Two recent preprints
I have two new(ish) arXiv preprints that I thought I would announce together here rather than devoting a separate post to each of them.
“Zip-tries: simple dynamic data structures for strings” (arXiv:2505.04953, with Ofek Gila, Mike Goodrich, and Ryuto Kitagawa, to be presented by Ofek at ACDA 2025) is on data structures that maintain a dynamic dictionary of words and allow searches in time \(O(w+\log n)\) where \(w\) is the number of words of memory used to represent a search string (potentially much smaller than the number of characters in the string) and \(n\) is the number of strings in the dictionary.
We started our work in this area looking at variations of the skip list annotated with longest common prefix information that would speed searches, but that turned out to be known (it is the main idea of the string B-tree of Ferragina and Grossi from JACM 1999). I think the main theoretical advance of the new paper is to shave down the number of bits that we need to store per node, just as zip trees and zip zip trees shaved down the bits per node of the treaps they were based on.
Like zip trees and zip zip trees, zip-tries also use a “zippering” update where each update pulls the data structure apart along a path and then glues it back together, potentially simpler than trying to achieve the same thing through a sequence of separate local moves like tree rotations. The paper also includes parallel versions of these data structures and experimental results showing that they are fast in practice and in comparison to a leading competitor for the same task, c-trie++.
“Better late than never: the complexity of arrangements of polyhedra” (arXiv:2506.03960 , with Boris Aronov, Sang Won Bae, Sergio Cabello, Otfried Cheong, Christian Knauer, and Raimund Seidel) concerns the interplay between two fundamental bounds in computational geometry. If you have \(n\) hyperplanes in \(d\) dimensions, then they subdivide space into a collection of cells (an “arrangement”) whose total complexity can be proportional to \(n^d\). Each individual cell is a convex polytope. And if you generate a single convex polytope from the same \(n\) hyperplanes, its complexity is lower, proportional to \(n^{\lfloor d/2\rfloor}\); this is the famous upper bound theorem. So what about arrangements of polytopes rather than arrangements of hyperplanes? What this paper proves is that, for \(m\) polytopes having a total of \(n\) facets, the complexity is at most proportional to \(m^{\lceil d/2\rceil}n^{\lfloor d/2\rfloor}\). So when \(m=1\) you recover the upper bound theorem, and when \(m=n\) (so each polytope degenerates to a hyperplane) you recover the arrangement complexity bound.
This paper has quite a messy history. You can find several citations in the literature to exactly this result, cited to a 1992 manuscript “Arrangements of polytopes with applications” by Boris Aronov, Marshall Bern, and me. After multiple revisions, some results from that paper were published by us as “On the number of minimal 1-Steiner trees” [Discrete Comput. Geom. 1994], but without this part of the manuscript. Eventually we lost our own copies, and it became a ghost result in a ghost paper. Finally, Boris got tired of the situation and instigated an effort to re-prove the same result so that it could appear properly in the literature. It was presented at EuroCG last April, and this preprint is the full version. All this caused Danny Halperin to dig up a dusty copy of the old manuscript, or at least the first ten pages of it, which included our old proof of the same bound on the arrangement of polyhedra.
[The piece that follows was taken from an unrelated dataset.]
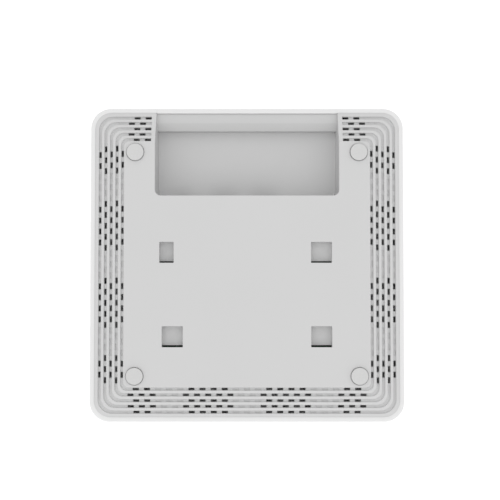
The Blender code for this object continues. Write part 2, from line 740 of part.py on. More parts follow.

That old proof turns out to be short but not very satisfactory. It starts by assuming that the hyperplanes defining the polyhedra are all in general position, claimed to be without loss of generality because “otherwise perturbing the input will increase the complexity”. But the perturbation argument is nontrivial and a lot of the difficulty in writing the new preprint came about in elaborating this part rather than just sweeping it under a rug.